What is your single best non-obvious tip for running a business?
Play music, all the time. It keeps the brain awake and energy high.
What was your experience setting up your company website?
That you get what you pay for, and if your host/provider/whatever is advertising for your business, then you’re paying for their marketing budget and not for quality design or features.
Do you have a Unique Selling Point?
Jelly has gotten boring, and I refuse to let that continue.
What are your future plans for the company?
Expanding retail and pursuing even spicier jellies, as well as other food products. Getting a brick and mortar location is in the 5 years plan.
Do you think that anybody could start a business?
Absolutely. I’m probably the worst case scenario and I’m still managing to pull it off.
Do you think that Social Media such as Twitter or Facebook are good marketing tools?
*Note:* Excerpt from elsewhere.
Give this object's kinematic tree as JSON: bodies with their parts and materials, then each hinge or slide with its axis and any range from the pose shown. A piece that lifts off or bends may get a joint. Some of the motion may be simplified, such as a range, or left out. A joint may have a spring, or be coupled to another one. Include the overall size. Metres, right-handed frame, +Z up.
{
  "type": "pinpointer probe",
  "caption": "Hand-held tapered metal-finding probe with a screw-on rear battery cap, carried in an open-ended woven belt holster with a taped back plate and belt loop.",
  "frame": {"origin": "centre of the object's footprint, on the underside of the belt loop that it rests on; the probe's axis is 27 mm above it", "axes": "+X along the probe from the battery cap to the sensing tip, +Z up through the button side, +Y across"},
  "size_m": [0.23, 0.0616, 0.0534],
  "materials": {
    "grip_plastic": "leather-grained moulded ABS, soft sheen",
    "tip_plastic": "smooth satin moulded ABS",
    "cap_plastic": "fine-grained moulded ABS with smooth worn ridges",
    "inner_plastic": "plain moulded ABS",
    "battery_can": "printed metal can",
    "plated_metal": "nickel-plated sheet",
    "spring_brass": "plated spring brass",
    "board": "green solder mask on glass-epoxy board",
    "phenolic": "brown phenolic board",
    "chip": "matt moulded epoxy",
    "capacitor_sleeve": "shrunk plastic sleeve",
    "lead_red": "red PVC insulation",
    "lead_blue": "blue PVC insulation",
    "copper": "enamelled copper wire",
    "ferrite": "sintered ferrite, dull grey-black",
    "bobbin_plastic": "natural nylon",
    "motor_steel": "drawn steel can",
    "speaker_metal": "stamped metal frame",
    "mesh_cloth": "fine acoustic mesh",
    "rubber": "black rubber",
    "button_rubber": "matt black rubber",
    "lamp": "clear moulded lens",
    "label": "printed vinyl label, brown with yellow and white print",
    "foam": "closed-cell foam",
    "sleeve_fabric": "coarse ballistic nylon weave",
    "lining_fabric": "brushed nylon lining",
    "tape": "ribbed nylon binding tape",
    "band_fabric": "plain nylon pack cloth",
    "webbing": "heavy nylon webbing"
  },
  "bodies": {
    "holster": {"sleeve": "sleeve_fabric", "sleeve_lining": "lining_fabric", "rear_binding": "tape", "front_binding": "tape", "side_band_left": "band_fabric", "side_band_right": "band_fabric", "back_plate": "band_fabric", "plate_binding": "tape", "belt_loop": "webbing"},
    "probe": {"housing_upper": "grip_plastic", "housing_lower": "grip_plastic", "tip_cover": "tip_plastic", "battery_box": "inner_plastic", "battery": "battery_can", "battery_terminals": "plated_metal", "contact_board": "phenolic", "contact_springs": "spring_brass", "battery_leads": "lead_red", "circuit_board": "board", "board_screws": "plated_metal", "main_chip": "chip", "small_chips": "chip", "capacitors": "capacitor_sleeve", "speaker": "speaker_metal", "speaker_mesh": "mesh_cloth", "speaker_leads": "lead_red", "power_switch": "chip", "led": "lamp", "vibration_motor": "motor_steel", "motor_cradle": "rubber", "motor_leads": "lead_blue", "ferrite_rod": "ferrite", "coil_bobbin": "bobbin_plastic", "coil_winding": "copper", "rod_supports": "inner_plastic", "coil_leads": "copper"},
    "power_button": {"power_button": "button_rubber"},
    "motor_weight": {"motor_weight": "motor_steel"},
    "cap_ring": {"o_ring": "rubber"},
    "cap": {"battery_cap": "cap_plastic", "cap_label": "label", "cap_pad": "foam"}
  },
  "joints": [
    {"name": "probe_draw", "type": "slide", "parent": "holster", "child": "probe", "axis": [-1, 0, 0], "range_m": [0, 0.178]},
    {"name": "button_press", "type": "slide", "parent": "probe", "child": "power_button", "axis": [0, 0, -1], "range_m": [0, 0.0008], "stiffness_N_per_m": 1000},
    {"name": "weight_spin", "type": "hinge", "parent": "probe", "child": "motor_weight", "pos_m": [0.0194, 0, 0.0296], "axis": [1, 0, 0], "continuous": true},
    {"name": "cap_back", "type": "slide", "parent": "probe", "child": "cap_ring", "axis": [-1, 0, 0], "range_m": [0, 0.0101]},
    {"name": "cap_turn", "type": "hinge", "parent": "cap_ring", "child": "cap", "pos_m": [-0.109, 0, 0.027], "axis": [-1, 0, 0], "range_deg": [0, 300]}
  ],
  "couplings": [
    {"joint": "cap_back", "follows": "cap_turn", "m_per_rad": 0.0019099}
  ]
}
Twitter and Facebook are the worst social media platforms for organic reach. Instagram will probably be useless within 18 months. Snapchat might have 3 years. Social media is necessary, and valuable, but by the time you know about it, the clock is ticking before the users are tired of it and looking for something that isn’t so corporate and monetized.
Do you think making decisions on a gut feeling is a good idea?
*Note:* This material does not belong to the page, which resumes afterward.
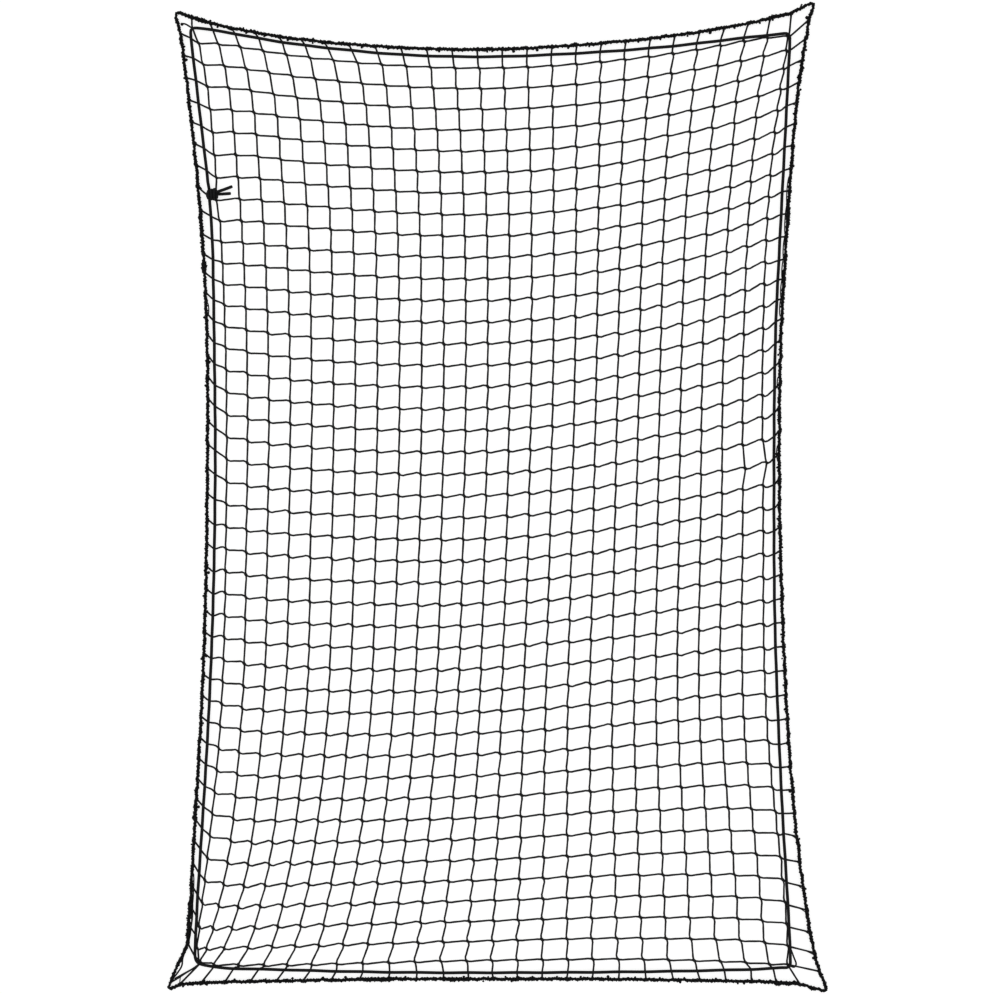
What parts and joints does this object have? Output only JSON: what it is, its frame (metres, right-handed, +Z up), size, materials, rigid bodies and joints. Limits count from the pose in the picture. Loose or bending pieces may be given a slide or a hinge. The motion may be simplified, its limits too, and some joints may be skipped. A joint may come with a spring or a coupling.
{
  "type": "cargo net",
  "caption": "Flat square-mesh cargo net with a thicker edge rope drawn out to four pointed corners and an elastic draw cord, knotted on one side, threaded round the outer meshes.",
  "frame": {"origin": "middle of the net's bounding box, on the floor that it lies on", "axes": "+Y along the net's length, towards the end that its knot is nearer to; +X across its width; +Z up, away from the floor"},
  "size_m": [1.358, 2.0376, 0.0198],
  "materials": {
    "netting_twine": "matt black braided twine",
    "edge_rope": "matt black rope, bound on with twine",
    "elastic_cord": "black woven sleeve over elastic, slight sheen"
  },
  "bodies": {
    "root": {"net": "netting_twine", "edge_rope": "edge_rope", "elastic": "elastic_cord", "elastic_knot": "elastic_cord"}
  },
  "joints": []
}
Absolutely. The subconscious isn’t as prone to user error as the conscious.
Do you think it is a good idea to start a business with a friend?
Probably a better idea than starting one alone or with an enemy. It’s like living with friends, though – boundaries must exist and respect must remain.
What are the pros and cons of running your own business?
Pro – no idiot boss telling you to do stupid things because they like doing things the way they’ve always been done.
Con – no one to blame but yourself when your new idea is way worse than the proven method.
Outside of business what do you enjoy doing? How do you recharge your batteries?
Karaoke. Mountain biking. Tattoos. Rock concerts. Improv and stand-up comedy.